There is a legitimate fear among some that the caste census will undermine Hindu unity. However, the truth is that a Hindu unity which ignores caste disparities is illusory. True unity can only emerge when marginalised groups within the community feel heard, seen, and included. Hindu unity is not about glossing over inequalities but about addressing them in ways that resonate with justice and fairness. By engaging with caste issues head-on, the Hindu Right can create a real, lived unity that is based on justice, not just cultural or religious homogeneity.

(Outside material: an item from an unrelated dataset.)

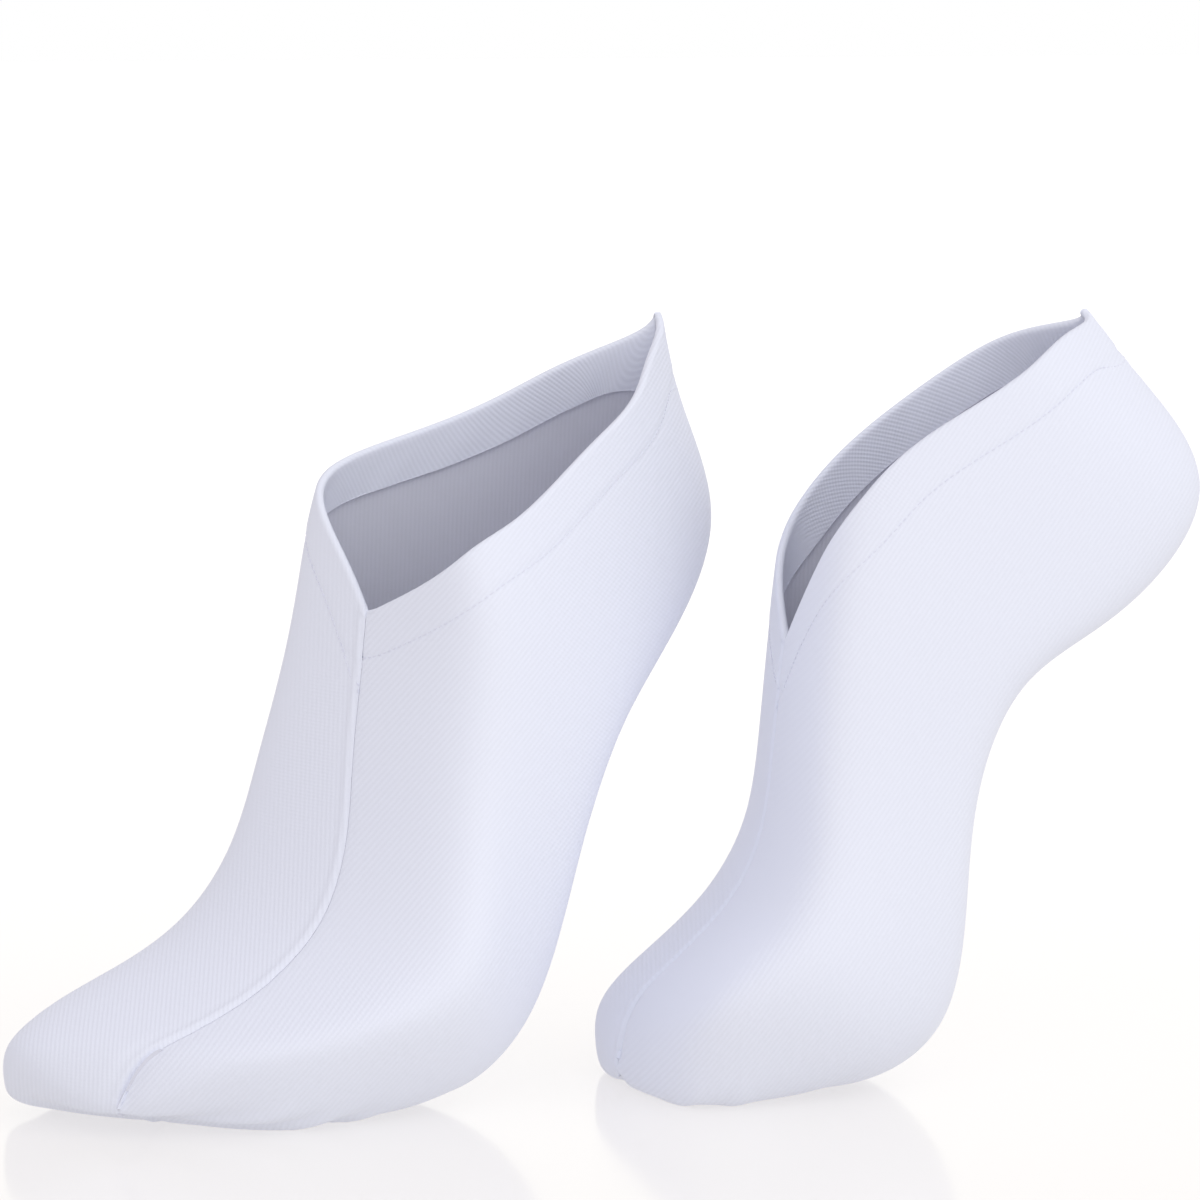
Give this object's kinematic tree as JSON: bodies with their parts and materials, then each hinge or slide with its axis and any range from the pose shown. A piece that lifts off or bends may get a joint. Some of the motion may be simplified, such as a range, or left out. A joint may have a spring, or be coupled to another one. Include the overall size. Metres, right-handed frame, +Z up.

The mirror that the caste census offers will reveal not only where we have failed but also where we have the opportunity to succeed. By embracing it, the Hindu Right can begin a new chapter in India's long struggle for social equity. This is not about conceding defeat to the Left’s narrative or about abandoning traditional values. It is about reclaiming the moral high ground on caste — by acknowledging its existence, understanding its dynamics, and leading reform from within.
Ultimately, the caste census represents a Hindu opportunity, not a threat. It provides a chance to reshape the conversation around caste — moving it from a political football used by opportunistic parties to a socio-cultural issue that Hindus can address with integrity and sincerity. By taking ownership of this process, the Hindu Right has the chance to lead the largest internal reform in the community's history. This is not just about political advantage; it is about the long-term social capital redistribution needed for a fairer, more just society.
In the end, the Hindu Right must realise that true power comes not from division, but from unity — not unity in erasing differences, but unity in recognising and addressing them.